Hey, Have You Heard of These MisShapes Kids?
It's Fashion Week, so Thursgay Styles has plenty of ground to cover: the "cascading" spring styles, seating at the shows, the sweater-jacket as a fall staple...and the MisShapes. Really? The MisShapes? How fascinating! Who are these downtown darlings you speak of?
Oh, we're kidding. OF COURSE WE KNOW WHO THE FUCK THEY ARE. Was their presence in the Sunday Styles investigation into rose-fucking-ay not enough? Was Cathy Horyn not satisfied to simply take Princess Coldstare, put her in balloon sleeves and compare her to Edie Sedgwick? We're flabbergasted. MisShapes? In Styles? Really? Again?* What could they possibly tell us that we don't already know?!

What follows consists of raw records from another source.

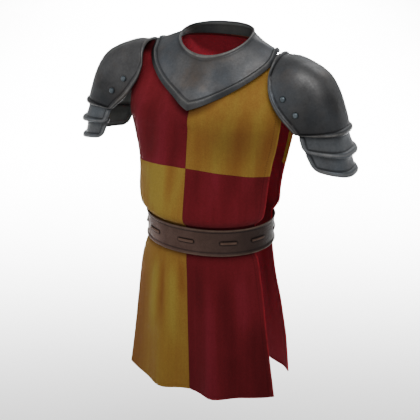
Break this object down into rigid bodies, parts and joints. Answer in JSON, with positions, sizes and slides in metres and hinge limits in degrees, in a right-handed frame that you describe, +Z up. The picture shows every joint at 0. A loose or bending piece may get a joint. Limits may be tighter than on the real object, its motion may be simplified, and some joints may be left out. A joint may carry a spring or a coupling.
{
  "type": "tabard with plate collar and pauldrons",
  "caption": "Quartered sleeveless tabard worn hollow, open at both sides and belted, with a pointed plate collar and laminated shoulder plates.",
  "frame": {"origin": "at the wearer's shoulder line, midway between the shoulders, inside the hollow just under the collar", "axes": "+Z up, the front faces -Y, +X towards the wearer's left"},
  "size_m": [0.7318, 0.3025, 0.9029],
  "materials": {
    "red_cloth": "matte wool cloth, deep crimson, worn in soft vertical streaks",
    "gold_cloth": "matte wool cloth, old gold going to orange brown in the folds",
    "lining_cloth": "plain dark red lining cloth",
    "steel": "dark mottled forged steel with lighter worn edges",
    "belt_leather": "dark brown worn leather",
    "thong_leather": "lighter brown leather thong",
    "rivet_steel": "blue grey steel rivet heads"
  },
  "bodies": {
    "root": {"front_chest_right": "red_cloth", "front_chest_left": "gold_cloth", "front_skirt_right": "gold_cloth", "front_skirt_left": "red_cloth", "front_lining": "lining_cloth", "back_chest_right": "red_cloth", "back_chest_left": "gold_cloth", "back_skirt_right": "gold_cloth", "back_skirt_left": "red_cloth", "back_lining": "lining_cloth", "belt": "belt_leather", "belt_thong_01": "thong_leather", "belt_thong_02": "thong_leather", "belt_thong_03": "thong_leather", "belt_thong_04": "thong_leather", "belt_thong_05": "thong_leather", "belt_thong_06": "thong_leather", "belt_thong_07": "thong_leather", "belt_thong_08": "thong_leather", "belt_thong_09": "thong_leather", "belt_thong_10": "thong_leather", "plate_collar": "steel", "pauldron_cop_left": "steel", "pauldron_upper_lame_left": "steel", "pauldron_lower_lame_left": "steel", "rivet_front_upper_left": "rivet_steel", "rivet_front_lower_left": "rivet_steel", "rivet_back_upper_left": "rivet_steel", "rivet_back_lower_left": "rivet_steel", "pauldron_cop_right": "steel", "pauldron_upper_lame_right": "steel", "pauldron_lower_lame_right": "steel", "rivet_front_upper_right": "rivet_steel", "rivet_front_lower_right": "rivet_steel", "rivet_back_upper_right": "rivet_steel", "rivet_back_lower_right": "rivet_steel"}
  },
  "joints": []
}
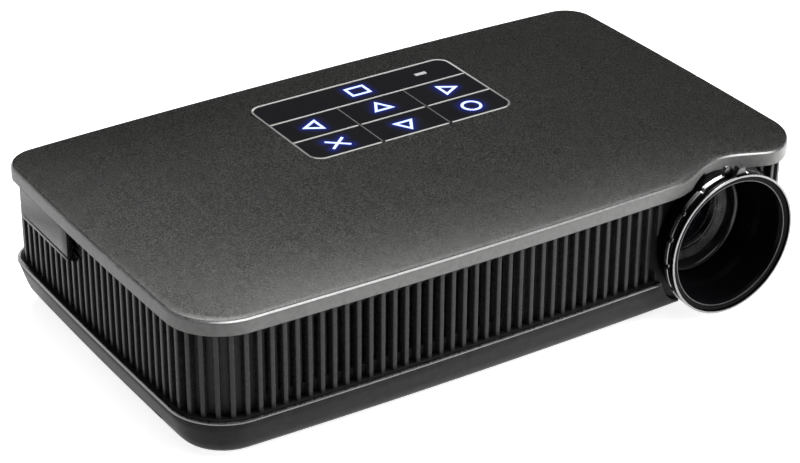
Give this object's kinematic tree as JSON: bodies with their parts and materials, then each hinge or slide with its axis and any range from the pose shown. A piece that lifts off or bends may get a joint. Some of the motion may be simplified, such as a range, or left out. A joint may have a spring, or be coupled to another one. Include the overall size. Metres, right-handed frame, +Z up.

"Gawker has been saying there's a backlash for more than two years," Mr. [Geordon "Leotard Fantastic"] Nicol said.
No, no, Leo-Fan. We have been wishing for a backlash for more than two years. Just wishing. Your fabulosity is our dream deferred. But hey, someone's gotta play the music for Tory Burch.
Cool, at Least for a Few Minutes [NYT]
*This "article" marks the 10th MisShapes appearance in just under one year. Happy anniversary, you haute whores!